What happens when immigration enforcement walks into organizations that help unaccompanied children find lawyers? That question hung over Washington, D.C.-area nonprofits after Homeland Security Investigations agents visited their offices on Thursday, June 12, 2026, with representatives of two groups saying the agents did not present a warrant or subpoena and were denied entry.

The organizations involved included Kids in Need of Defense, the Amica Center for Immigrant Rights and Ayuda, all of which provide legal services to unaccompanied immigrant children. The groups said they did not know why the visits were made, and they said officials with the U.S. Health and Human Services Office of Inspector General were with the DHS agents. For advocates who work with children navigating immigration court, the distinction between routine oversight and a pressure tactic matters immediately: access to counsel can shape whether a child understands the case, appears for hearings and reunites safely with family or sponsors.

The Amica Center said the visits were an attempt to intimidate child advocates, and argued that the organizations receive funding through a congressionally created and appropriated program that has had bipartisan support for more than 15 years.

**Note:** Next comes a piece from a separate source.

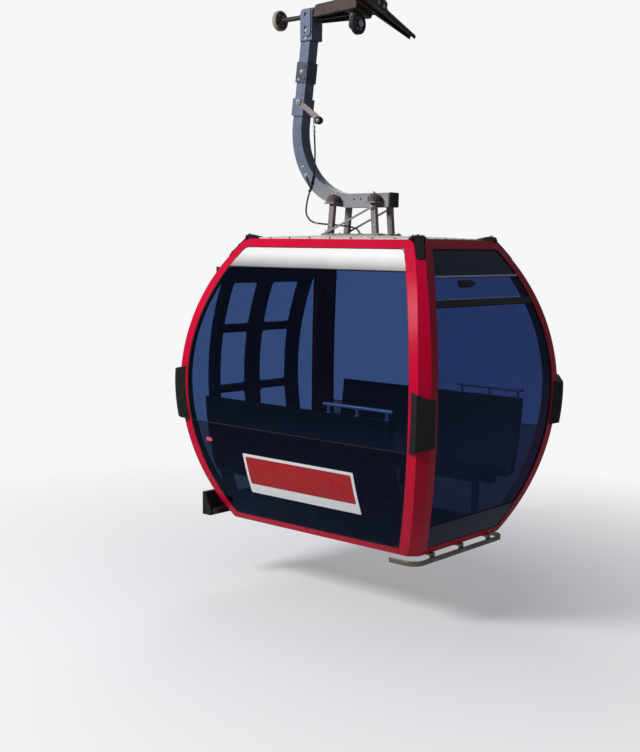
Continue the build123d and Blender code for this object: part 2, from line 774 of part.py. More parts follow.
# Door lever: an arm with a roller, on the clamp round the upright
arm_x = -hanger_width / 2 - clamp_wall - seat_gap
with BuildPart() as door_lever:
    with BuildSketch(Plane.YZ.offset(arm_x)):
        middle = [(start + end) / 2 for start, end in zip(lever_pivot, lever_tip)]
        SlotCenterPoint(middle, lever_tip, lever_arm_width)
    extrude(amount=-lever_arm_thickness)
    with BuildSketch(Plane.YZ.offset(arm_x - lever_arm_thickness)):
        with Locations(lever_tip):
            Circle(lever_roller_diameter / 2)
    extrude(amount=-lever_roller_width)
finish(door_lever.part, "door_lever")

# Suspension: ears on the bar, rubber buffers on them, four legs down to the roof
ear_top = base + bar_low + ear_rise
ear_y = [leg_middle + side * leg_spacing_y / 2 for side in (1, -1)]
with BuildPart() as ears:
    for side in (1, -1):
        for y in ear_y:
            ear_x = side * (hanger_width / 2 + seat_gap + ear_reach / 2)
            with Locations((ear_x, y, ear_top - ear_thickness / 2)):
                Box(ear_reach, buffer_diameter, ear_thickness)
finish(ears.part, "bar_ears")

with BuildPart() as buffers:
    with BuildSketch(Plane.XY.offset(ear_top + seat_gap)):
        with Locations(*[(side * leg_x, y) for side in (1, -1) for y in ear_y]):
            Circle(buffer_diameter / 2)
    extrude(amount=buffer_height)
    chamfer(buffers.faces().sort_by(Axis.Z)[-4:].edges(), length=buffer_edge)
finish(buffers.part, "rubber_buffers")

foot_top = roof_edge + roof_crown + foot_rise
with BuildPart() as legs:
    for side in (1, -1):
        for way, y in zip((1, -1), ear_y):
            top = Plane(origin=(side * leg_x, y, ear_top - ear_thickness - seat_gap))
            bottom = Plane(origin=(side * leg_x, y + way * leg_splay, foot_top))
            for plane in (top, bottom):
                with BuildSketch(plane):
                    Rectangle(leg_thickness, leg_width)
            loft()
finish(legs.part, "suspension_legs")

foot_low_z = roof_edge - roof_thickness / 2
foot_length = leg_spacing_y + 2 * (leg_splay + foot_margin)
with BuildPart() as roof_feet:
    for side in (1, -1):
        with BuildSketch(Plane.XY.offset(foot_low_z)):
            with Locations((side * leg_x, leg_middle)):
                RectangleRounded(foot_width, foot_length, foot_width / 8)
        extrude(amount=foot_top - seat_gap - foot_low_z)
    add(roof.part, mode=Mode.SUBTRACT)
finish(roof_feet.part, "roof_feet")

brace_x = leg_x + (leg_thickness + brace_diameter) / 2 + seat_gap
with BuildPart() as braces:
    for side in (1, -1):
        start = (side * brace_x, ear_y[1], ear_top - brace_drop)
        end = (side * brace_x, ear_y[0] + brace_reach, foot_top + brace_diameter / 2 + 2)
        with BuildLine() as brace_line:
            Line(start, end)
        with BuildSketch(Plane(origin=start, z_dir=brace_line.line % 0)):
            Circle(brace_diameter / 2)
        sweep(path=brace_line.line)
finish(braces.part, "suspension_braces")

# Cable from the door lever, clipped to the hanger and looped down into the roof
cable_diameter = 13
cable_stand = 4            # clear of the hanger
cable_x = -hanger_width / 2 - cable_diameter / 2 - cable_stand
gland_shift = 8            # from the cable's plane towards the middle
gland_y = 38
gland_diameter, gland_rise = 34, 14
cable_end = 19             # cable's end above the roof's crown
cable_run = [               # distance across, height above the roof's edge
    (508, 878), (498, 760), (492, 640), (500, 520), (530, 410), (572, 300), (586, 200),
    (530, 138), (420, 120), (320, 116), (220, 107), (130, 98), (62, 85),
]
cable_points = [(cable_x, y, roof_edge + z) for y, z in cable_run]
cable_points.append((cable_x + gland_shift, gland_y, roof_edge + roof_crown + cable_end))
turns = []
for before, at, after in zip(cable_points, cable_points[1:], cable_points[2:]):
    runs = [Vector(*at) - Vector(*before), Vector(*after) - Vector(*at)]
    half_turn = radians(runs[0].get_angle(runs[1]) / 2)
    turns.append(0.45 * min(run.length for run in runs) / tan(half_turn))
with BuildPart() as cable:
    with BuildLine() as cable_line:
        FilletPolyline(*cable_points, radius=turns)
    route = cable_line.line
    with BuildSketch(Plane(origin=route @ 0, z_dir=route % 0)):
        Circle(cable_diameter / 2)
    sweep(path=route)
finish(cable.part, "lever_cable")

with BuildPart() as gland:
    with BuildSketch(Plane.XY.offset(roof_edge)):
        with Locations((cable_x + gland_shift, gland_y)):
            Circle(gland_diameter / 2)
    extrude(amount=roof_crown + gland_rise)
    add(roof.part, mode=Mode.SUBTRACT)
    add(roof_feet.part, mode=Mode.SUBTRACT)
finish(gland.part, "cable_gland")

# Grip, drawn with the rope along X and then turned to the rope's slope
rope_radius = rope_diameter / 2
shoulder_y = head_inner - shoulder_length
guide_roller_y = head_outer + guide_roller_reach
running_inner = running_roller_y - roller_width / 2
running_outer = running_roller_y + roller_width / 2

lever_end = coupling_y - coupling_width / 2 - moving_gap
with BuildPart() as grip_body:
    side_points = list(zip(arm_widths, (arm_root, arm_knee, shoulder_y)))
    with BuildSketch(Plane.XY.offset(arm_low)):
        Polygon(*side_points, *[(-x, y) for x, y in reversed(side_points)], align=None)
    extrude(amount=arm_high - arm_low)
    fillet(grip_body.edges().filter_by(Plane.XY), radius=arm_edge)
    for z, way in ((arm_low, 1), (arm_high, -1)):
        with BuildSketch(Plane.XY.offset(z)):
            for side in (1, -1):
                Polygon(
                    (side * rib_width / 2, pocket_start),
                    (side * (arm_widths[1] - rib_width / 2), pocket_start),
                    (side * (arm_widths[1] - rib_width), arm_knee),
                    (side * (arm_widths[2] - rib_width), shoulder_y - rib_width),
                    (side * rib_width / 2, shoulder_y - rib_width),
                    align=None,
                )
        extrude(amount=way * pocket_depth, mode=Mode.SUBTRACT)
    for side in (1, -1):
        with BuildSketch(Plane.YZ.offset(side * lug_middle - lug_thickness / 2)):
            Polygon((lug_foot[0], arm_high - arm_edge), (pivot_y - lug_radius, pivot_z),
                    (pivot_y + lug_radius, pivot_z), (lug_foot[1], arm_high - arm_edge), align=None)
            with Locations((pivot_y, pivot_z)):
                Circle(lug_radius)
                Circle(pivot_radius, mode=Mode.SUBTRACT)
        extrude(amount=lug_thickness)
    with BuildSketch(Plane.YZ.offset(-jaw_half)):
        with Locations(((jaw_back - jaw_split) / 2, (jaw_low + jaw_high) / 2)):
            Rectangle(jaw_back + jaw_split, jaw_high - jaw_low)
        Circle(rope_radius, mode=Mode.SUBTRACT)
    extrude(amount=2 * jaw_half)
    with BuildSketch(Plane.XZ.offset(-(running_outer + 2 * moving_gap))):
        Polygon((-plate_root, arm_low + arm_edge), (-plate_radius, -running_roller_drop),
                (plate_radius, -running_roller_drop), (plate_root, arm_low + arm_edge), align=None)
        with Locations((0, -running_roller_drop)):
            Circle(plate_radius)
    extrude(amount=-hanger_plate)
    stubs = (               # radius, nearer end, farther end, height
        (axle_diameter / 2, running_inner - axle_end, running_outer + 3 * moving_gap,
         -running_roller_drop),
        (shoulder_radius, shoulder_y - arm_edge, head_inner - seat_gap, 0),
        (swing_pin / 2, shoulder_y, head_outer + pin_washer + axle_end, 0),
        (pin_washer_radius, head_outer + seat_gap, head_outer + seat_gap + pin_washer, 0),
        (stub_diameter / 2, head_outer, guide_roller_y - roller_width / 2 - seat_gap, 0),
        (axle_diameter / 2, head_outer, guide_roller_y + roller_width / 2 + axle_end, 0),
    )
    for radius, near, far, z in stubs:
        with BuildSketch(Plane.XZ.offset(-near)):
            with Locations((0, z)):
                Circle(radius)
        extrude(amount=near - far)
finish(grip_body.part.rotate(Axis.Y, rope_slope), "grip_body")

moving_split = jaw_split + moving_gap
bridge_low = jaw_high + moving_gap
jaw_points = (              # distance across, height: round the moving jaw's block
    (-jaw_reach, jaw_low), (-moving_split, jaw_low), (-moving_split, bridge_low),
    (bridge_end, bridge_low), (bridge_end, pivot_z), (-jaw_reach / 2, pivot_z - jaw_slant),
    (-jaw_reach, bridge_low + jaw_slant / 4),
)
lever_low = (pivot_y, pivot_z - lever_root), (lever_end, coupling_z - lever_tip_half)
lever_high = (pivot_y, pivot_z + hub_radius), (lever_end, coupling_z + lever_tip_half)


def between(ends, share):
    """A point on the straight edge between two ends."""
    (y_0, z_0), (y_1, z_1) = ends
    return y_0 + share * (y_1 - y_0), z_0 + share * (z_1 - z_0)


with BuildPart() as jaw:
    with BuildSketch(Plane.YZ.offset(moving_gap - jaw_half)):
        Polygon(*jaw_points, align=None)
        Circle(rope_radius, mode=Mode.SUBTRACT)
    extrude(amount=2 * (jaw_half - moving_gap))
    with BuildSketch(Plane.YZ.offset(-lever_half)):
        with Locations((pivot_y, pivot_z)):
            Circle(hub_radius)
        Polygon((bridge_end - neck, pivot_z - hub_radius), (pivot_y, pivot_z - hub_radius),
                (pivot_y, pivot_z + hub_radius), (bridge_end - neck, pivot_z), align=None)
        Polygon(*lever_low, *reversed(lever_high), align=None)
    extrude(amount=2 * lever_half)
    for side in (1, -1):
        with BuildSketch(Plane.YZ.offset(side * lever_half)) as pocket:
            Polygon(*[between(lever_low, share) for share in lever_pocket],
                    *[between(lever_high, share) for share in reversed(lever_pocket)], align=None)
            offset(amount=-lever_rim)
        extrude(amount=side * (lever_web / 2 - lever_half), mode=Mode.SUBTRACT)
    with BuildSketch(Plane.YZ.offset(-pivot_half)):
        with Locations((pivot_y, pivot_z)):
            Circle(pivot_radius - running_clearance)
    extrude(amount=2 * pivot_half)
    with BuildSketch(Plane.XZ.offset(-(lever_end - lever_rim))):
        with Locations((0, coupling_z)):
            Circle(coupling_pin / 2)
    extrude(amount=-(lever_rim + moving_gap + coupling_width + axle_end))
finish(jaw.part.rotate(Axis.Y, rope_slope), "clamping_jaw")

with BuildPart() as tongues:
    for side in (1, -1):
        for x, radius in zip((jaw_half + seat_gap, jaw_half + tongue_length), tongue_radii):
            with BuildSketch(Plane.YZ.offset(side * x)):
                Circle(radius)
        loft()
    slit = 4 * tongue_radii[0]
    with BuildSketch(Plane.YZ.offset(-jaw_half - tongue_length - 1)):
        Circle(rope_radius + seat_gap)
        with Locations((0, jaw_low - slit / 2)):
            Rectangle(slit, slit)
    extrude(amount=2 * (jaw_half + tongue_length + 1), mode=Mode.SUBTRACT)
finish(tongues.part.rotate(Axis.Y, rope_slope), "rope_tongues")

rollers = (                 # name, distance across, height, diameter, width, pin
    ("running_roller", running_roller_y, -running_roller_drop, roller_diameter, roller_width,
     axle_diameter),
    ("guide_roller", guide_roller_y, 0, roller_diameter, roller_width, axle_diameter),
    ("coupling_roller", coupling_y, coupling_z, coupling_diameter, coupling_width, coupling_pin),
)
for name, y, z, diameter, width, bore in rollers:
    with BuildPart() as roller:
        with BuildSketch(Plane.XZ.offset(width / 2 - y)):
            with Locations((0, z)):
                Circle(diameter / 2)
                Circle(bore / 2 + running_clearance, mode=Mode.SUBTRACT)
        extrude(amount=-width)
        rims = roller.edges().filter_by(GeomType.CIRCLE).sort_by(SortBy.RADIUS)[-2:]
        chamfer(rims, length=roller_edge)
        for face_y, way in ((y - width / 2, -1), (y + width / 2, 1)):
            with BuildSketch(Plane.XZ.offset(-face_y)):
                with Locations((0, z)):
                    Circle(diameter / 2 - tread_depth)
                    Circle(bore / 2 + hub_wall, mode=Mode.SUBTRACT)
            extrude(amount=way * width / 4, mode=Mode.SUBTRACT)
    finish(roller.part.rotate(Axis.Y, rope_slope), name)

# Closing springs: square wire wound round the pivot outside the lugs, with its edges broken
coil_radius = pivot_radius + seat_gap + spring_wire / 2
coil_start = lug_middle + (lug_thickness + spring_wire) / 2 + seat_gap
coil_pitch = 0.95 * spring_wire
with BuildPart() as springs:
    with BuildSketch(Plane.XY.offset(pivot_z)):
        for turn in range(spring_turns):
            coil_x = coil_start + turn * coil_pitch
            with Locations((coil_x, pivot_y + coil_radius), (-coil_x, pivot_y + coil_radius)):
                RegularPolygon(spring_wire / 2 / cos(radians(22.5)), side_count=8, rotation=22.5)
    revolve(axis=Axis((0, pivot_y, pivot_z), (1, 0, 0)))
finish(springs.part.rotate(Axis.Y, rope_slope), "jaw_springs")
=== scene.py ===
"""Looks of a gondola cabin with its hanger and grip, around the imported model. Metres, +Z up."""
from math import cos, pi, radians, sin, sqrt, tan

import bmesh
import bpy
from mathutils import Matrix, Vector


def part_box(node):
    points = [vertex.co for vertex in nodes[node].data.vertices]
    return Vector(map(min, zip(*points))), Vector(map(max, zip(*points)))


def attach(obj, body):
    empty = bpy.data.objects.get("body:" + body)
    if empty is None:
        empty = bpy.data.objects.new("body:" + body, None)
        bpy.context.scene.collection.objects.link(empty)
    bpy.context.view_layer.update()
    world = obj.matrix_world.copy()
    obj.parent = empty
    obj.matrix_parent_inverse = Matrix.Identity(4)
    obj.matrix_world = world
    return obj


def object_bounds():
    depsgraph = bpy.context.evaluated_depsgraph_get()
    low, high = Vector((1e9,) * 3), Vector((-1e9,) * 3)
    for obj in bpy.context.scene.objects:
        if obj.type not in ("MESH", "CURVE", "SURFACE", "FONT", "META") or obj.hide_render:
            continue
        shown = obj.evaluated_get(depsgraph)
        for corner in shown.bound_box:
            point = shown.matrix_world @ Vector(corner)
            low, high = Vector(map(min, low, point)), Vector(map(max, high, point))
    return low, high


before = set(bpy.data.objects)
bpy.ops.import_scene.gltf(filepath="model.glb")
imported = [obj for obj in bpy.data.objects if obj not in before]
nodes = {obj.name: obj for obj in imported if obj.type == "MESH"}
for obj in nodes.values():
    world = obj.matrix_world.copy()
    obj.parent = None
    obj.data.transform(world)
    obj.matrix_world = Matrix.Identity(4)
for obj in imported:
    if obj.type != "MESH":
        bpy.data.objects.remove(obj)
cad_low, cad_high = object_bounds()
scene = bpy.context.scene


# Camera
# Level with the cabin's lower half and aside of its rear end, as the photograph has it.
camera_place = Vector((-6.831, -5.500, -1.777))
yaw, pitch, roll = 0.718, 0.114, 0.012
focal_px, frame_px, sensor_mm = 1140.6, 752, 36

forward = Vector((cos(yaw) * cos(pitch), sin(yaw) * cos(pitch), -sin(pitch)))
level_right = Vector((sin(yaw), -cos(yaw), 0))
level_up = level_right.cross(forward)
right = cos(roll) * level_right + sin(roll) * level_up
up = cos(roll) * level_up - sin(roll) * level_right


def put(name, data):
    """Puts the camera, a lamp or a mesh into the scene."""
    made = bpy.data.objects.new(name, data)
    scene.collection.objects.link(made)
    return made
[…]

That claim goes to the heart of the legal-services network built around the federal Unaccompanied Children program, which the U.S. Department of Health and Human Services says serves children who have no parent or legal guardian in the United States available to care for them. HHS says the Office of Refugee Resettlement provides funding and oversight for state-licensed shelters that house those children after they are referred by DHS.

The timing sharpened the stakes. The Flores settlement has set basic standards of care for unaccompanied children since 1997, and the National Immigrant Justice Center said in March 2025 that the Trump administration ended federal legal services programs for unaccompanied youth, affecting about 26,000 children nationwide. Then, on June 5, 2026, HHS’s inspector general issued a report later posted on June 10 saying ORR needs to improve monitoring of unlicensed care providers’ compliance with background-check requirements. Together, the enforcement visits and the oversight report signal a child-welfare system under intensifying federal scrutiny, with legal access for minors now caught in the middle.